An adversary who knows how the model computes $f(x)$ but not its parameters can recover the parameters by carefully chosen queries.

Let’s assume the model has the parameters $w^T=(w_1, w_2)$ and $b$. After sending a query $q = (q_1, q_2)$ to the model the adversary knows the value of $f(q)$. Due to

\[f(q) = \sigma(w^Tq+b) = \frac{1}{1 + e^{-(w^Tq+b)}}\]

and after rearranging the terms, the adversary gets the logits for the query:

\[w^Tq + b = -\ln\left(\frac{1}{f(q)} - 1\right)\]

Let’s walk through a concrete example to see how an adversary can determine the parameters of a logistic regression model with two features.

In this example, we assume the model’s parameters are $w = (0.2, -1.0)$ and $b = 0.3$. These parameters are unknown to the adversary.

To infer them, the adversary sends three queries to the model and records the corresponding logits - i.e., the output of the linear function $w^T x + b$.

The first query $q_1 = (1, 5)$ results in a logit of $1\cdot 0.2 - 5\cdot 1 + 0.3 = -4.5$.
The second query $q_2 = (3, 2)$ results in a logit of $-1.1$.
The third query $q_3 = (3, 4)$ results in a logit of $-3.1$.

Using these inputs and outputs, the adversary can now construct a system of linear equations:

\[\begin{bmatrix} 1 & 5 & 1 \\ 3 & 2 & 1 \\ 3 & 4 & 1 \end{bmatrix} \begin{bmatrix} w_1 \\ w_2 \\ b \end{bmatrix} = \begin{bmatrix} -4.5 \\ -1.2 \\ -3.1 \end{bmatrix}\]

This system of equations contains three unknowns: $w_1$, $w_2$, and $b$. Since we also have three equations, the system can be solved exactly.

We could use NumPy to do so:

import numpy as np

Q = np.array([
    [1, 5, 1],
    [3, 2, 1],
    [3, 4, 1]
])
logits = np.array([-4.5, -1.1, -3.1])
np.linalg.solve(Q, logits)

The result is: [0.2, -1.0, 0.3], which exactly matches the parameters of our model.
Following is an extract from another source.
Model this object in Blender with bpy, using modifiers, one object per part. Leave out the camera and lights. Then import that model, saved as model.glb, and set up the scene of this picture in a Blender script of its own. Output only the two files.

This shows that we were able to recover the model’s parameters using only the responses to our queries.

This approach can, of course, be generalized to any number of parameters. To determine the parameters of a model with $n$ parameters, $n$ queries to the model are sufficient. This yields a system of $n$ equations with $n$ unknowns, which can then be solved.